Damian Lillard goes from Heat trade target to Heat opponent: ‘It’s just another game’

For weeks this past summer, a trade that sent seven-time All-Star guard Damian Lillard to the Miami Heat appeared inevitable. But the inevitable never happened.

Instead, Lillard will be the Heat’s opponent on Monday night as a member of the Milwaukee Bucks. After requesting the Portland Trail Blazers to trade him to the Heat at the start of July, months of stalled talks between the Heat and Trail Blazers ended with Lillard being dealt to the Bucks in late September just days before NBA training camps opened.

“I’ve never played on their team,” Lillard said ahead of Monday’s matchup at Fiserv Forum when asked if it would be awkward to face the Heat following this summer’s trade saga. “I mentioned it that that was the destination for me when I asked to be traded. But I was traded here and I’m excited to be here, I’m happy to be here. I fit in great here. For me personally, that was the end of it. I never thought about it again after that.”

It took nearly three months for the Trail Blazers to fulfill Lillard’s trade request and he wasn’t moved to his preferred destination.

The Heat and Trail Blazers spoke about a deal shortly after Lillard made his trade request in July, but communication between the sides was very limited after that. The Trail Blazers never re-engaged the Heat before accepting the Bucks’ offer.

“I’m not going into [Monday] like, ‘This is the team I was supposed to be playing for,’” Lillard continued. “None of that. I know Jimmy [Butler], I know Bam [Adebayo]. We’re cool. But I play for the Bucks and I’m not going into it like that’s my former team or we were tied in or nothing like that. It’s just another game.”

Heat guard Tyler Herro was an innocent bystander through it all, as he was part of nearly every hypothetical Heat offer for Lillard this past offseason. Herro told the Miami Herald on Saturday that he has never spoken to Lillard, but “there’s no hate toward him at all” and “I respect his game.”

When asked what it was like to watch other players like Herro get pulled into trade discussions as a result of his trade request, Lillard made clear that’s part of what comes with being an NBA player.
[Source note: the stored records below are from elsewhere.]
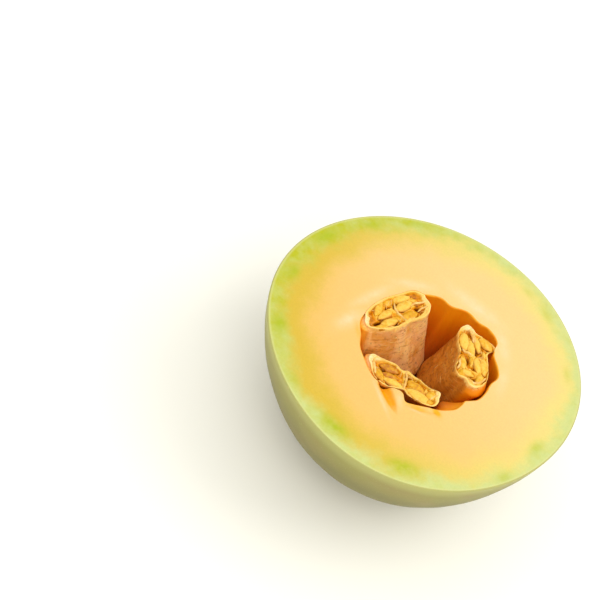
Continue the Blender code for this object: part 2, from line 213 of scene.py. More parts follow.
RIGHT = {
    "planes": (332, 90),
    "foot": ((10.2, 8.5), (13, 9), 117),
    "bulges": ((312, 26, 4, 0.4, 5), (155, 40, -1.3, 0.4, 6)),
    "folds": ((150, 10, 0.6), (185, 16, -0.5), (222, 9, 0.5), (250, 10, -0.3)),
    "ripe": 1,
    "threads": 24,
    "stain_and_glow": 0.78,
    "outline": (
        (11.8, 24.6), (9.5, 22), (9.2, 18.6), (10.1, 15.2), (11.5, 11.8), (13.5, 8.6), (14.9, 5.4),
        (15.7, 2.2), (16.2, -1.2), (17.6, -4), (20.4, -4.9), (23.4, -4.9), (25.6, -6.5), (28.4, -6.1),
        (30.8, -3.4), (31.6, 0), (31.1, 3.6), (29.9, 7), (27.9, 11), (26.5, 13.8), (26.4, 16.4), (27.6, 19),
        (26.4, 21.4), (23, 22.6), (19.4, 22.6), (16.6, 22.6), (14.6, 23.8),
    ),
    "rim": (
        (12.6, 22.4, 3.2, 1.9, 0.7), (27.5, -5.6, 3, 0.7, 0.2), (30.8, 4, 5, -0.8, -0.3),
        (26.5, 20, 4, -0.7, -0.2), (10.4, 14, 4, -0.7, -0.7), (14.8, 5.5, 4, -0.8, -0.9),
        (16.6, -2.5, 3, -0.6, -0.6), (22, -5, 2, 0.4, 0.1),
    ),
    "seeds": (
        (13.8, 14.3, 298, 10, 4.7, 9, 0.9, 0.1), (18, 12.6, 118, 10.5, 3.5, -9, 0.8, 0.15),
        (19.6, 16.6, 305, 9, 3, 9, 0.9, 0.3), (23, 19.6, 340, 8.6, 4.5, 4, 0.9, 0.55),
        (24, 6.3, 118, 9.2, 3.7, 9, 0.9, 0.15), (27.3, 7.2, 295, 10, 4.1, -6, 1.2, 0.35),
        (17.9, 3.4, 113, 8.6, 3.2, -9, 1.3, 0.4), (21, 7.2, 116, 7.5, 2.4, 0, 1.5, 0.6),
        (19.9, -1.6, 100, 6.6, 3.4, -6, 1.4, 0.9), (22.2, -0.7, 12, 7, 3.2, 0, 1.2, 0.2),
        (28.4, -0.9, 280, 8.8, 3.3, 9, 1.2, 0.6), (25.6, -4.4, 150, 6, 2.8, 0, 1.4, 0.2),
        (24.6, 13.8, 125, 5, 2.2, 0, 1.7, 0.4),
    ),
    "hollows": (
        (18.9, 5.7, 1.3, 1, 110, 2.6), (24.4, 14.4, 2.6, 0.8, 135, 2.4), (20.9, 12, 1.6, 0.7, 110, 2.2),
        (17.9, 19, 2.2, 0.5, 130, 1.8), (25.6, -2.2, 1.3, 0.8, 20, 2), (22.5, 3, 1.6, 0.6, 35, 1.4),
        (15.3, 8.6, 1.2, 0.7, 30, 1.5), (20.4, -5, 1.6, 0.7, 20, 1),
    ),
    "webs": (
        ((15.5, 9), (20.2, 9.4)), ((20.2, 9.4), (24.4, 10.4)), ((16, 20.5), (20.5, 15)),
        ((19, 1.6), (26, 1.6)), ((22.2, 2), (21, 9)),
    ),
    "strands": (
        (1.6, (13.6, 23), (15.6, 20.6), (17.8, 18.2), (20.6, 15.2), (23.4, 13.6)),
        (1.4, (12.6, 22.4), (14.6, 20.8), (16.4, 18.8), (17.4, 16.6)),
        (1.3, (14.6, 9.8), (16.4, 9), (18.2, 9.6), (20.6, 9)),
        (1.4, (30.4, 2), (29.2, -2.2), (26.6, -4.6), (23.4, -3.6)), (1.2, (15.8, 4), (17, 1.2), (17.2, -2)),
    ),
}
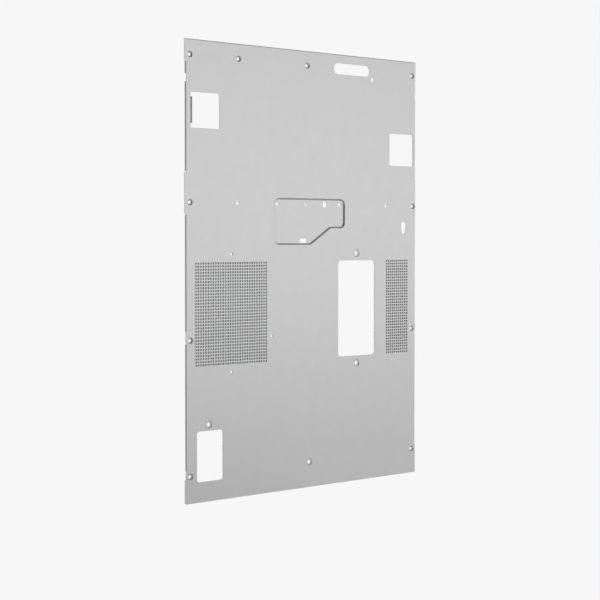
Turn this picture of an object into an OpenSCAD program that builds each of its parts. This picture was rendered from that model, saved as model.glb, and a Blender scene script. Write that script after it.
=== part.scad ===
// Printer rear panel: one sheet of coated steel, pierced, formed and folded.
// It is laid out with the front face in the plane y = 0, the back facing +y, x = 0 halfway between
// the side folds and z = 0 at the bottom edge. "in" is measured from the named side fold, "down"
// from the top edge and "up" from the bottom edge. The finished panel is then moved so that its
// origin is the middle of the four corner screws, on the plane where their dimples are seated.

/* [Sheet] */
// Width over the two side folds
panel_w = 410; // [404:1:460]
// Height from the bottom edge to the top fold
panel_h = 600; // [592:1:660]
// Thickness of the sheet
sheet_t = 1.2; // [0.8:0.1:1.6]

/* [Folded edges] */
// Inside radius of every fold
bend_r = 0.3; // [0.2:0.1:0.6]
// Straight part of the side and top folds, behind their bend
lip_straight = 0.5; // [0.2:0.1:4]
// How far the flat ears reach past the left fold
ear_reach = 1.5; // [0.5:0.1:4]
// Relief cut between a folded edge and a flat ear
relief_w = 1; // [0.4:0.1:2]
// How far the top fold stops short of each side fold
top_lip_in = 3; // [2.5:0.5:12]
// Height of the flat ear at the top corner
top_ear_h = 27.5; // [20:0.5:36]
// Middle of the tool notch in the side folds, down from the top edge
notch_down = 50; // [46:0.5:60]
// Height of the tool notch
notch_h = 10.6; // [4:0.2:14]
// How far the middle ear reaches above its screw
mid_ear_above = 39; // [10:1:50]
// How far the middle ear reaches below its screw
mid_ear_below = 15; // [8:1:40]
// Gap in the side fold above the third screw row
low_gap_above = 11.6; // [5:0.2:20]
// Gap in the side fold below the third screw row
low_gap_below = 4.4; // [4:0.2:20]
// Gap in the side fold above the bottom screw row
foot_gap_above = 7.5; // [5:0.5:20]
// Height of the flat ear at the bottom corner
foot_ear_h = 31.5; // [20:0.5:33]
// Radius of the left foot's rounded corner
foot_corner_r = 2.5; // [0.5:0.5:5]

/* [Screw rows and columns] */
// Top row of screws, down from the top edge
row_1_down = 20; // [16:0.5:26]
// Second row, down from the top edge
row_2_down = 210; // [205:0.5:214]
// Third row, up from the bottom edge
row_3_up = 211.4; // [205:0.2:218]
// Bottom row, up from the bottom edge
row_4_up = 35; // [30:0.5:38]
// Outer columns of screws, in from each side fold
side_col_in = 7; // [6.5:0.1:8]
// The second row's right screw, in from the right fold
row_2_right_in = 5; // [4.5:0.1:8]
// The top row's second screw, in from the left fold
top_screw_2_in = 85.5; // [70:0.5:100]
// The top row's third screw, in from the left fold
top_screw_3_in = 204; // [190:0.5:220]

/* [Screw dimples] */
// Hole of a countersunk dimple
csk_hole_d = 4.8; // [3.4:0.1:5.2]
// Rim of a countersunk dimple
csk_rim_d = 8.4; // [7.6:0.1:9]
// Depth of a countersunk dimple
dimple_depth = 1.5; // [1:0.1:2]
// Hole of a flat-bottomed dimple
flat_hole_d = 5.2; // [3.4:0.1:6]
// Floor of a flat-bottomed dimple
flat_floor_d = 8.8; // [7:0.1:9.2]
// Rim of a flat-bottomed dimple
flat_rim_d = 10.4; // [9.6:0.1:12]
// Depth of a flat-bottomed dimple
flat_depth = 0.8; // [0.5:0.1:1.5]
// Flat-bottomed dimples above and below the tall window, from its middle
window_screw_rise = 77.65; // [74:0.05:84]
// Flat-bottomed dimple above the connector window, up from the bottom edge
lower_screw_up = 100.6; // [98:0.1:110]
// The same dimple, in from the left fold
lower_screw_in = 36.3; // [20:0.1:60]
// Flat-bottomed dimple in the bottom row, in from the left fold
bottom_screw_in = 207.5; // [190:0.5:220]

/* [Collared holes] */
// Bore of a collared hole
collar_d = 4.2; // [2.5:0.1:4.6]
// Wall of the collar
collar_wall = 0.8; // [0.4:0.1:1.2]
// How far a collar reaches back from the front face
collar_depth = 1.9; // [1.7:0.1:4]
// Lead-in at the front of a collared hole
collar_lead = 0.3; // [0.2:0.1:0.6]
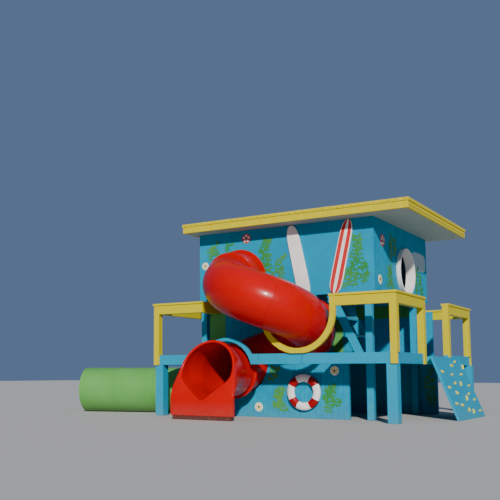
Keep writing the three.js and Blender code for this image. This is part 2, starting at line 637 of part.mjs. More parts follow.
deckPosts();
deckBeams();
cabinPosts();
deckFloor();
rails();
cabin();
porthole();
roof();
slide();
slideExit();
slideRing();
exitArch();
lowerWalls();
screens();
stair();
ramp();
tunnel();

export default tower;
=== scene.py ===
# Water slide tower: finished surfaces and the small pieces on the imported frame. Metres, +Z up.
import json
import math
import random

import bmesh
import bpy
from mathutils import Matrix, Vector


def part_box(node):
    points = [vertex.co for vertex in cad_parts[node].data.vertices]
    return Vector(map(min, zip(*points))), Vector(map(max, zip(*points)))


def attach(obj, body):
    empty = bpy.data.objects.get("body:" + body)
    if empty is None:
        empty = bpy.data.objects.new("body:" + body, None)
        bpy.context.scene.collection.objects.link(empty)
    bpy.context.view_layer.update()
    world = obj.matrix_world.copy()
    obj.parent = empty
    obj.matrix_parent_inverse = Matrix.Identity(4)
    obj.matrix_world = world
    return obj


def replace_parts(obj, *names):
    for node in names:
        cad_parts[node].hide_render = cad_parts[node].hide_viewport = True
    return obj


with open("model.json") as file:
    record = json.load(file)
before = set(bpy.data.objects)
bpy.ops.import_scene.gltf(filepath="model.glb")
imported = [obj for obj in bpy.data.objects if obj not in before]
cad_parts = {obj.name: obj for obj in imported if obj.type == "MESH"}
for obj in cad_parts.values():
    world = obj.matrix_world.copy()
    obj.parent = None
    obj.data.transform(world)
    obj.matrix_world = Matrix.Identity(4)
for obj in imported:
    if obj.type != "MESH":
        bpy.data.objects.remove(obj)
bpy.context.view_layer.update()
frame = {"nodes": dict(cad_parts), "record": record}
chance = random.Random(7)

BEAM_TOP = 1.26
FLOOR_TOP = 1.205
BEAM_UNDER = 1.055
DECK_FRONT, DECK_BACK = -0.095, 4.965
CABIN_FRONT, CABIN_BACK = 0.605, 3.93
CABIN_RIGHT = 4.5
PORTHOLE_Y, PORTHOLE_Z, PORTHOLE_PROUD = 2.37, 2.976, 0.09
PORTHOLE_COLLAR_R, PORTHOLE_SCREWS_R = 0.492, 0.473
LOWER_BACK_Y = 3.545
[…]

“I think that’s a part of the game that we signed up to play,” Lillard, 33, said as he spoke to reporters in front of his locker at Fiserv Forum following the Bucks’ loss to the Atlanta Hawks on Sunday night. “That’s part of the business. When we get picked and drafted into this league, it’s not something that we don’t know about. When parts move from one place, that means other people have to be a part of it. That’s the way it goes. It wasn’t something that I was concerned with or considering. All I can control is myself and that’s part of this business. That’s where I left it at.”

Lillard also downplayed Adebayo’s involvement throughout the process. The Heat’s two-time All-Star center developed a strong bond with Lillard while playing together and winning a gold medal with Team USA at the Tokyo Olympics in the summer of 2021.

Lillard, who spent the first 11 seasons of his NBA career with the Trail Blazers, said what he needed to say to the people who needed to hear it this past offseason. The result was a trade to the Bucks to form one of the NBA’s most dynamic duos with two-time MVP Giannis Antetokounmpo.

“I think on the outside, people made more of it than what was actually taking place,” Lillard said of the Adebayo story line that became attached to his trade request to the Heat. “It’s not like I was calling him every day or nothing like that. I said what I needed to say to the team that I was on at that time and I went on about my time. I did my training, I spent time with kids and that was it. I’m telling you the real when I say it’s not that deep. Bam was my boy before I asked for a trade, he still is and that was the extent of it.”